I created a dictionary of the alphabet with a value starting at 0, and is increased by a certain amount depending on the word file. I hard coded the initial dictionary and I wanted it to stay in alphabetical order but it does not at all. I want it to return the dictionary in alphabetical order, basically staying the same as the initial dictionary.

How can i keep it in order?

from wordData import*

def letterFreq(words):
    
    totalLetters = 0
    letterDict = {'a':0,'b':0,'c':0,'d':0,'e':0,'f':0,'g':0,'h':0,'i':0,'j':0,'k':0,'l':0,'m':0,'n':0,'o':0,'p':0,'q':0,
                  'r':0,'s':0,'t':0,'u':0,'v':0,'w':0,'x':0,'y':0,'z':0}

    for word in words:
        totalLetters += totalOccurences(word,words)*len(word)
        for char in range(0,len(word)):
            for letter in letterDict:
                if letter == word[char]:
                    for year in words[word]:
                        letterDict[letter] += year.count
    for letters in letterDict:
        letterDict[letters] = float(letterDict[letters] / totalLetters)
    print(letterDict)
    return letterDict

def main():
   
    filename = input("Enter filename: ")
    words = readWordFile(filename)
    letterFreq(words)


if __name__ == '__main__':
    main()

Answer 1

Update for Python 3.7+:

Dictionaries now officially maintain insertion order for Python 3.7 and above.

---

Update for Python 3.6:

Dictionaries maintain insertion order in Python 3.6, however, this is considered an implementation detail and should not be relied upon .

---

Original answer - up to and including Python 3.5:

Dictionaries are not ordered and don't keep any order for you.

You could use an ordered dictionary, which maintains insertion order:

from collections import OrderedDict
letterDict = OrderedDict([('a', 0), ('b', 0), ('c', 0)])

Or you could just return a sorted list of your dictionary contents

letterDict = {'a':0,'b':0,'c':0}
sortedList = sorted([(k, v) for k, v in letterDict.iteritems()])

print sortedList # [('a', 0), ('b', 0), ('c', 0)]

Answer 2

You're only needing the keys in order once, so:

# create letterDict as in your question    
keys = list(letterDict)
keys.sort()
for key in keys:
    # do whatever with letterDict[key]

If you needed them in order more than once, you could use the standard library's collections.OrderedDict.

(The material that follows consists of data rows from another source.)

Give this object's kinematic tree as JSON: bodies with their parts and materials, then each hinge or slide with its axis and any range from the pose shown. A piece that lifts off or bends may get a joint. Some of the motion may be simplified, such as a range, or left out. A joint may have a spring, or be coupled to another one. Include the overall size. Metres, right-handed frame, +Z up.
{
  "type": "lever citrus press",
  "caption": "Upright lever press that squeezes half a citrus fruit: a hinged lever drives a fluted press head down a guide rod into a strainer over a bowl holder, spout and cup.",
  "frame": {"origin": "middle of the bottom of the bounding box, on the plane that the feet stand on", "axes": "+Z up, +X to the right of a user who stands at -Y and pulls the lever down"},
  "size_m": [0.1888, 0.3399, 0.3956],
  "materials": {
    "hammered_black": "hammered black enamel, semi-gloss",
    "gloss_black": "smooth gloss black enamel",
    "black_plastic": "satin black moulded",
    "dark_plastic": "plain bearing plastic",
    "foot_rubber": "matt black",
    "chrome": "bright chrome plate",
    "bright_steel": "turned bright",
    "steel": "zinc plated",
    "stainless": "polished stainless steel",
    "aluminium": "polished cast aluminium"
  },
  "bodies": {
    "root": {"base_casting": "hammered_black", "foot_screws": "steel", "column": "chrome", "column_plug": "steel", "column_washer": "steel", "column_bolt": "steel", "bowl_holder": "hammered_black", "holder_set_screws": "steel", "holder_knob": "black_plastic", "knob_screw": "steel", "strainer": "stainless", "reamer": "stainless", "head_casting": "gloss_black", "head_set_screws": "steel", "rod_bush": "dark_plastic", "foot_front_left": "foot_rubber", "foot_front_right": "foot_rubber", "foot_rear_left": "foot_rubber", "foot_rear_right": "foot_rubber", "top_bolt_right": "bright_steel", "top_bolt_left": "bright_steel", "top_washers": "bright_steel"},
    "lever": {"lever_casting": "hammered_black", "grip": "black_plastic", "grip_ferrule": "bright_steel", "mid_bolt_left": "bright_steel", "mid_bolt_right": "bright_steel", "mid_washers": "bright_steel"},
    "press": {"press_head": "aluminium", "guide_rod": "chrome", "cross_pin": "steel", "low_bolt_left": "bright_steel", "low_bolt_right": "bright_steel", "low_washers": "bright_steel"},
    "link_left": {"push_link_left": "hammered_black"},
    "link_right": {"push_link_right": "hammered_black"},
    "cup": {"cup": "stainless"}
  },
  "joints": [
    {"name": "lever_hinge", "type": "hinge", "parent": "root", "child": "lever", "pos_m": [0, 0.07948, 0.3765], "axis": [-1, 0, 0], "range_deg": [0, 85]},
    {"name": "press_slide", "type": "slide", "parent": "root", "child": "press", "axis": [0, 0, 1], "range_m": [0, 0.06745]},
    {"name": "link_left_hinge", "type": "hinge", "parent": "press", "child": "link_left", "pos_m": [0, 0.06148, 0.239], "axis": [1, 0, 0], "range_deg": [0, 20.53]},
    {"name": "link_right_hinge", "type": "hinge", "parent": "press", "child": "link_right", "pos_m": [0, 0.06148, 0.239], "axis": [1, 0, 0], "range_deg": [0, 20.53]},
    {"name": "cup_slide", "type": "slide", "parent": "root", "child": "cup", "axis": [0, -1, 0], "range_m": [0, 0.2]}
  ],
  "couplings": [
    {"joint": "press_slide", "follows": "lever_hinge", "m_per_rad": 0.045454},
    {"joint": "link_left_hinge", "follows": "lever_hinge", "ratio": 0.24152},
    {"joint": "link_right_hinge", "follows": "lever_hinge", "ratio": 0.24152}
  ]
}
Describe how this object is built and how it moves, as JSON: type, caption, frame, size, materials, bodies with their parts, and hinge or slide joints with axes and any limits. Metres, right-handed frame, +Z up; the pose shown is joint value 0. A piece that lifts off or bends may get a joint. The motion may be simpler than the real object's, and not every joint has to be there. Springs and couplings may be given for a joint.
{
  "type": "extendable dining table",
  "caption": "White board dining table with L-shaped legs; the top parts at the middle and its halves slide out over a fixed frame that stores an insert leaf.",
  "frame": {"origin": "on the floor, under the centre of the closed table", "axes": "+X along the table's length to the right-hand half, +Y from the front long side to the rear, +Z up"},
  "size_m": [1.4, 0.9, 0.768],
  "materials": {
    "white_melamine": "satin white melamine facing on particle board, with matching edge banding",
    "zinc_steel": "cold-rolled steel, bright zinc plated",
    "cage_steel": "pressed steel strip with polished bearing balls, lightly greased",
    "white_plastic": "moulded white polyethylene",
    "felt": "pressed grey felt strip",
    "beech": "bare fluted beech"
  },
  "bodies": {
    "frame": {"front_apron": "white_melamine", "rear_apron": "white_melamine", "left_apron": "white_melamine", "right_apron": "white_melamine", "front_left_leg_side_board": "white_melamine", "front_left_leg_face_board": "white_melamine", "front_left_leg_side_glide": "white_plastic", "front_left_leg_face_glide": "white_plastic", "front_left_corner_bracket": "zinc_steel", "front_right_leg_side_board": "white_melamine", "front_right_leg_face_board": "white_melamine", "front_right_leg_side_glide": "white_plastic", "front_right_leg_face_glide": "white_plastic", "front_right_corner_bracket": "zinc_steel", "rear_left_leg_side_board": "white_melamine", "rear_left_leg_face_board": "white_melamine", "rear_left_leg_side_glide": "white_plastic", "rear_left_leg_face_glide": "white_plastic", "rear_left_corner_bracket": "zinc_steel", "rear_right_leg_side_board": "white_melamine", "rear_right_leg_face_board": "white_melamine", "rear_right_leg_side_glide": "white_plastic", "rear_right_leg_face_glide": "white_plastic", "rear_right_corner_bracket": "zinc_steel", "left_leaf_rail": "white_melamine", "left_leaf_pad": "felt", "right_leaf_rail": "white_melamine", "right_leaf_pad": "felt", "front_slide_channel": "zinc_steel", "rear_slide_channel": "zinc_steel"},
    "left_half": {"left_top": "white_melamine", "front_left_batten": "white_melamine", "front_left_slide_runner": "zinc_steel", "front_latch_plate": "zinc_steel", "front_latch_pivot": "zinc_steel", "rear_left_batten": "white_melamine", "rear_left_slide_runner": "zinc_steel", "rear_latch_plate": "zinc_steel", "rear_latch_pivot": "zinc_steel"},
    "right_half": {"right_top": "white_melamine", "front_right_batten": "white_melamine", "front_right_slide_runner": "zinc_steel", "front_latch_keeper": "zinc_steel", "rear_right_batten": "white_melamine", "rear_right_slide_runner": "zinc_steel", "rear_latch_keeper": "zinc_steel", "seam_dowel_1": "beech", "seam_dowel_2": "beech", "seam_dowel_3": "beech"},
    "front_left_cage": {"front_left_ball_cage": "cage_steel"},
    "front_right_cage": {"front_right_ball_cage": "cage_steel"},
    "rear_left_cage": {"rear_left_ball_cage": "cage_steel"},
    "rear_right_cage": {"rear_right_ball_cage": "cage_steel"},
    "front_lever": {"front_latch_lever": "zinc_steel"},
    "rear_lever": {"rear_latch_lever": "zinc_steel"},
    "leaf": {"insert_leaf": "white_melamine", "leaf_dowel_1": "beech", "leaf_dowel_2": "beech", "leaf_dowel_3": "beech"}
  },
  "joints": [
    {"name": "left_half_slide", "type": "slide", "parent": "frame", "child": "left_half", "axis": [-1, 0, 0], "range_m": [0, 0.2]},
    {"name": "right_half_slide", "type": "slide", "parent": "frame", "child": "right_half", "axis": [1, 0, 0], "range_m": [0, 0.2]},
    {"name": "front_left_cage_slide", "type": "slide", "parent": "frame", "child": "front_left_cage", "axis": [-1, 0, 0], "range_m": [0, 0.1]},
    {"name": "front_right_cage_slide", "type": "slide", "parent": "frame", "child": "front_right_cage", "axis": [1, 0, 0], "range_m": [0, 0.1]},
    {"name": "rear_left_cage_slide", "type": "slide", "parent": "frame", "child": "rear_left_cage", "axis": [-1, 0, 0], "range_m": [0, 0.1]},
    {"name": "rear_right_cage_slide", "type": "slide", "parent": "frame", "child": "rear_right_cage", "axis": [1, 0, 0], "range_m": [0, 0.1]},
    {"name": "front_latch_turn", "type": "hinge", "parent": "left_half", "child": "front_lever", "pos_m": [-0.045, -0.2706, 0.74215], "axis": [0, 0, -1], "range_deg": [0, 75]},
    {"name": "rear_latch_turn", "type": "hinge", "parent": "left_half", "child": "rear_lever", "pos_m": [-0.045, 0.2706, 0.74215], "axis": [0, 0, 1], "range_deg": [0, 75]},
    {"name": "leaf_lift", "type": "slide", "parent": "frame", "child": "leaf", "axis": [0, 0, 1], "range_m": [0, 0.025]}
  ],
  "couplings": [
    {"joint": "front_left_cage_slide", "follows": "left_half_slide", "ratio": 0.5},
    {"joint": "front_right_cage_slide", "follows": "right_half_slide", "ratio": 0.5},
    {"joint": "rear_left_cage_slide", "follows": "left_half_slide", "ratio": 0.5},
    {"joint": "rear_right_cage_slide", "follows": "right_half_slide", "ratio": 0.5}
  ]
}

Sometimes that's all you need. It preserves dictionary key order by order of addition.

If you truly need an ordered-by-keys dictionary type, and you don't need it just once (where list_.sort() is better), you could try one of these: http://stromberg.dnsalias.org/~dstromberg/datastructures/

With regard to the above link, if your keys are getting added in an already-sorted order, you're probably best off with a treap or red-black tree (a treap is better on average, but red-black trees have a lower standard deviation). If your keys are (always) getting added in a randomized order, then the simple binary tree is better.

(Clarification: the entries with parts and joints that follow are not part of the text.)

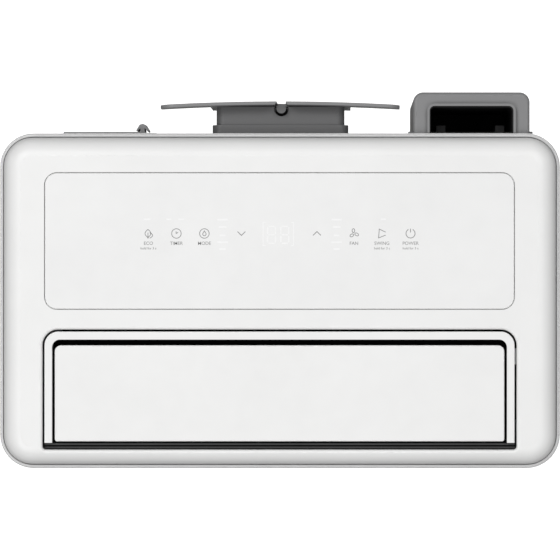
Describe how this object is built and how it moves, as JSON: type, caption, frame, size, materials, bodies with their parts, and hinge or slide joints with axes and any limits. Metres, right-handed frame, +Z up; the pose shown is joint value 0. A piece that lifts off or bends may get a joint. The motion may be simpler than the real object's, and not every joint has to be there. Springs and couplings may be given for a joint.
{
  "type": "dehumidifier",
  "caption": "Floor-standing cabinet on swivel casters that dries room air: top louvre, touch control panel, pull-out water tank, rear intake filter, cord wrap and pocket.",
  "frame": {"origin": "on the floor under the centre of the whole unit's plan", "axes": "+Z up, front towards -Y, +X to the right seen from above with the rear at the top"},
  "size_m": [0.5, 0.336, 0.69],
  "materials": {
    "white_shell": "fine satin moulded white",
    "white_panel": "smooth white touch sheet",
    "trim_grey": "satin pale grey trim",
    "grey_moulding": "fine-grained mid grey",
    "dark_moulding": "fine-grained dark grey",
    "black_moulding": "matte black",
    "flap_white": "satin white",
    "pan_grey": "textured dark grey",
    "sheet_steel": "galvanised sheet",
    "fin_stock": "bare fin stock",
    "copper_pipe": "drawn copper",
    "compressor_black": "semi-gloss black",
    "fan_grey": "moulded fan",
    "foam_tray": "moulded tray",
    "circuit_board": "solder-masked board",
    "capacitor_can": "drawn can",
    "tank_translucent": "smoke translucent",
    "window_clear": "clear window",
    "float_white": "closed-cell float",
    "rubber_black": "matte rubber",
    "wheel_grey": "nylon wheel",
    "caster_black": "satin black pressed steel",
    "steel_pin": "ground steel",
    "screw_steel": "zinc plated",
    "mesh_grey": "woven nylon mesh"
  },
  "bodies": {
    "cabinet": {"front_cover": "white_shell", "rear_cover": "white_shell", "top_panel": "white_shell", "trim_ring": "trim_grey", "control_panel": "white_panel", "display_board": "circuit_board", "outlet_frame": "white_shell", "outlet_sill": "black_moulding", "outlet_duct": "black_moulding", "outlet_guard": "black_moulding", "louver_motor": "sheet_steel", "fan_scroll": "fan_grey", "fan_motor": "sheet_steel", "drip_tray": "foam_tray", "partition_plate": "pan_grey", "compressor": "compressor_black", "compressor_mounts": "rubber_black", "accumulator": "compressor_black", "refrigerant_pipes": "copper_pipe", "electrical_box": "sheet_steel", "power_board": "circuit_board", "run_capacitor": "capacitor_can", "humidity_sensor": "float_white", "cord_spool": "dark_moulding", "cord_flange": "grey_moulding", "cord_hook": "grey_moulding", "rear_pocket": "grey_moulding", "pocket_liner": "black_moulding", "cord_gland": "black_moulding", "drain_spout": "grey_moulding", "housing_screws": "screw_steel", "hand_grips": "grey_moulding", "caster_sockets": "black_moulding", "evaporator_fins": "fin_stock", "evaporator_tubes": "copper_pipe", "condenser_fins": "fin_stock", "condenser_tubes": "copper_pipe", "base_pan": "pan_grey"},
    "louver": {"louver_flap": "flap_white", "louver_pins": "steel_pin"},
    "fan": {"fan_wheel": "black_moulding", "fan_shaft": "steel_pin"},
    "tank": {"water_tank": "tank_translucent", "tank_front": "white_shell", "tank_window": "window_clear", "tank_lid": "grey_moulding", "tank_handle": "grey_moulding"},
    "float": {"tank_float": "float_white"},
    "filter": {"intake_grille": "white_shell", "filter_frame": "grey_moulding", "filter_mesh": "mesh_grey"},
    "drain_plug": {"drain_plug": "rubber_black"},
    "swivel_front_left": {"caster_fork_front_left": "caster_black"},
    "wheel_front_left": {"caster_wheel_front_left": "wheel_grey"},
    "swivel_front_right": {"caster_fork_front_right": "caster_black"},
    "wheel_front_right": {"caster_wheel_front_right": "wheel_grey"},
    "swivel_rear_left": {"caster_fork_rear_left": "caster_black"},
    "wheel_rear_left": {"caster_wheel_rear_left": "wheel_grey"},
    "swivel_rear_right": {"caster_fork_rear_right": "caster_black"},
    "wheel_rear_right": {"caster_wheel_rear_right": "wheel_grey"}
  },
  "joints": [
    {"name": "louver_hinge", "type": "hinge", "parent": "cabinet", "child": "louver", "pos_m": [0, -0.0679, 0.678], "axis": [-1, 0, 0], "range_deg": [0, 70]},
    {"name": "fan_spin", "type": "hinge", "parent": "cabinet", "child": "fan", "pos_m": [0, 0, 0.436], "axis": [0, 1, 0], "continuous": true},
    {"name": "tank_slide", "type": "slide", "parent": "cabinet", "child": "tank", "axis": [0, -1, 0], "range_m": [0, 0.15]},
    {"name": "float_rise", "type": "slide", "parent": "tank", "child": "float", "axis": [0, 0, 1], "range_m": [0, 0.12]},
    {"name": "filter_pull", "type": "slide", "parent": "cabinet", "child": "filter", "axis": [0, 1, 0], "range_m": [0, 0.06]},
    {"name": "plug_pull", "type": "slide", "parent": "cabinet", "child": "drain_plug", "axis": [0, 1, 0], "range_m": [0, 0.03]},
    {"name": "swivel_front_left", "type": "hinge", "parent": "cabinet", "child": "swivel_front_left", "pos_m": [-0.205, -0.123, 0.06], "axis": [0, 0, 1], "continuous": true},
    {"name": "roll_front_left", "type": "hinge", "parent": "swivel_front_left", "child": "wheel_front_left", "pos_m": [-0.205, -0.137, 0.02], "axis": [1, 0, 0], "continuous": true},
    {"name": "swivel_front_right", "type": "hinge", "parent": "cabinet", "child": "swivel_front_right", "pos_m": [0.205, -0.123, 0.06], "axis": [0, 0, 1], "continuous": true},
    {"name": "roll_front_right", "type": "hinge", "parent": "swivel_front_right", "child": "wheel_front_right", "pos_m": [0.205, -0.137, 0.02], "axis": [1, 0, 0], "continuous": true},
    {"name": "swivel_rear_left", "type": "hinge", "parent": "cabinet", "child": "swivel_rear_left", "pos_m": [-0.205, 0.086, 0.06], "axis": [0, 0, 1], "continuous": true},
    {"name": "roll_rear_left", "type": "hinge", "parent": "swivel_rear_left", "child": "wheel_rear_left", "pos_m": [-0.205, 0.072, 0.02], "axis": [1, 0, 0], "continuous": true},
    {"name": "swivel_rear_right", "type": "hinge", "parent": "cabinet", "child": "swivel_rear_right", "pos_m": [0.205, 0.086, 0.06], "axis": [0, 0, 1], "continuous": true},
    {"name": "roll_rear_right", "type": "hinge", "parent": "swivel_rear_right", "child": "wheel_rear_right", "pos_m": [0.205, 0.072, 0.02], "axis": [1, 0, 0], "continuous": true}
  ]
}
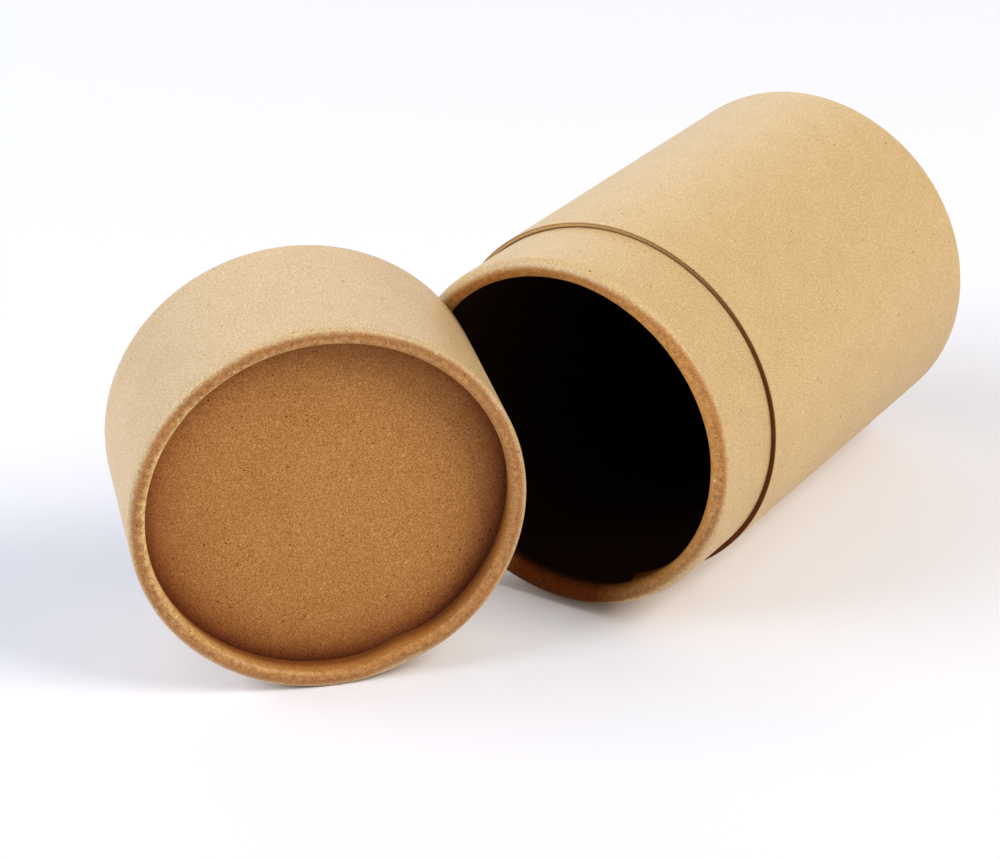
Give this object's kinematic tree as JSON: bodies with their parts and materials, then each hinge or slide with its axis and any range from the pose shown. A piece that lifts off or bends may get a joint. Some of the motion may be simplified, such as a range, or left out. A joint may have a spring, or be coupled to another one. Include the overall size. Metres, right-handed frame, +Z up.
{
  "type": "kraft paper tube",
  "caption": "Round kraft paper packing tube with a rolled mouth and a slip lid, shown open on its side with the lid leaning in its mouth.",
  "frame": {"origin": "on the ground under the middle of the whole, tube and lid together", "axes": "+Y along the tube's axis from its mouth to its foot, +Z up, +X to the right as seen from in front of the mouth"},
  "size_m": [0.1084, 0.1761, 0.073],
  "materials": {
    "kraft_wrap": "smooth uncoated kraft paper with fine light and dark fibre flecks",
    "kraft_neck": "smooth uncoated kraft paper, browner and mottled where it is rolled in at the lip",
    "disc_board": "uncoated brown kraft board with visible fibres"
  },
  "bodies": {
    "root": {"outer_tube": "kraft_wrap", "inner_tube": "kraft_neck", "base_disc": "disc_board", "lid_shell": "kraft_wrap", "lid_disc": "disc_board"}
  },
  "joints": []
}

BTW, current fashion seems to favor sorted(list_) over list_.sort(), but sorted(list_) is a relatively recent addition to the language that we got along fine without before it was added, and it's a little slower. Also, list_.sort() doesn't give rise to one-liner-abuse the way sorted(list_) does.

Oh, and vanilla dictionaries are unordered - that's why they're fast for accessing arbitrary elements (they're built on a hash table). Some of the types at datastructures URL I gave above are good at dict_.find_min() and dict_.find_max() and obviate keys.sort(), but they're slower (logn) at accessing arbitrary elements.

Answer 3

You can sort your dictionary's keys and iterate over your dict.

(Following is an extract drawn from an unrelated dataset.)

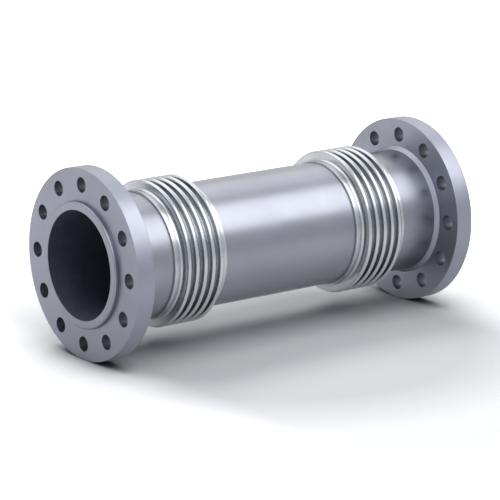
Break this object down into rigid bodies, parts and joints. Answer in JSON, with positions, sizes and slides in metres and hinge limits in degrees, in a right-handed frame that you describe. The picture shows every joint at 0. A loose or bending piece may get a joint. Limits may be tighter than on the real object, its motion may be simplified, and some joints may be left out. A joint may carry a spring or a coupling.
{
  "type": "universal expansion joint",
  "caption": "Flanged pipe joint with a corrugated metal bellows at each end of a centre pipe, which bends to take up offset and angular movement between two pipes.",
  "frame": {"origin": "centre of the lower pipe end's face, on the pipe axis, where the joint stands", "axes": "+Z along the pipe axis from the lower flange to the upper one; +X through one bolt hole of each flange; +Y completes the right-handed frame"},
  "size_m": [0.415, 0.415, 0.9232],
  "materials": {
    "flange_steel": "satin blue-grey steel",
    "pipe_steel": "satin blue-grey steel",
    "bellows_steel": "bright rolled stainless steel",
    "collar_steel": "bright stainless steel"
  },
  "bodies": {
    "lower_end": {"lower_flange": "flange_steel", "lower_end_pipe": "pipe_steel", "lower_outer_collar": "collar_steel"},
    "centre_spool": {"lower_bellows": "bellows_steel", "lower_inner_collar": "collar_steel", "centre_pipe": "pipe_steel", "upper_inner_collar": "collar_steel", "upper_bellows": "bellows_steel"},
    "upper_end": {"upper_outer_collar": "collar_steel", "upper_end_pipe": "pipe_steel", "upper_flange": "flange_steel"}
  },
  "joints": [
    {"name": "lower_flex", "type": "hinge", "parent": "lower_end", "child": "centre_spool", "pos_m": [0, 0, 0.2171], "axis": [0, 1, 0], "range_deg": [-8, 8], "stiffness_Nm_per_rad": 7000, "deforming": ["lower_bellows"]},
    {"name": "upper_flex", "type": "hinge", "parent": "centre_spool", "child": "upper_end", "pos_m": [0, 0, 0.7061], "axis": [0, 1, 0], "range_deg": [-8, 8], "stiffness_Nm_per_rad": 7000, "deforming": ["upper_bellows"]}
  ]
}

>>> for key in sorted(letterDict.keys()):
...     print ('{}: {}').format(key, letterDict.get(key))
...
a: 0
b: 0
c: 0
d: 0
e: 0
...

OR

This can be a possible solution in your case. We can have all your dictionary's keys in list whose sequence doesn't change and then we can get values in that order from your dictionary.

>>> import string
>>> keys = list(string.ascii_lowercase)
>>> letterDict = {'a':0,'b':0,'c':0,'d':0,'e':0,'f':0,'g':0,'h':0,'i':0,'j':0,'k':0,'l':0,'m':0,'n':0,'o':0,'p':0,'q':0,
...                   'r':0,'s':0,'t':0,'u':0,'v':0,'w':0,'x':0,'y':0,'z':0}
>>> for key in keys:
...      if key in letterDict:
...         print ('{}: {}').format(key, letterDict.get(key))
...
a: 0
b: 0
c: 0
d: 0
e: 0
f: 0
g: 0
h: 0
i: 0
j: 0
k: 0
l: 0
m: 0
....

Answer 4

I wouldn't implement it that way. It's pretty hard to read. Something more like this:

# Make sure that division always gives you a float
from __future__ import division
from collections import defaultdict, OrderedDict
from string import ascii_lowercase

...

    letterDict = defaultdict(int)

    ...

        # Replace the for char in range(0,len(word)): loop with this
        # Shorter, easier to understand, should be equivalent
        for year in words[word]:
            for char in word:
                letterDict[char] += year.count

    ...

    # Filter out any non-letters at this point
    # Note that this is the OrderedDict constructor given a generator that creates tuples
    # Already in order since ascii_lowercase is
    letterRatio = OrderedDict((letter, letterDict[letter] / totalLetters) for letter in ascii_lowercase)
    print(letterRatio)
    return letterRatio

...

Now that you're returning an OrderedDict , the order will be preserved. I do caution you, though. If you really need it to be in order at some point, I would just sort it when you need it in the right order. Don't depend on functions that compute new data to return things in a specific sort order. Sort it when you need it sorted, and not before.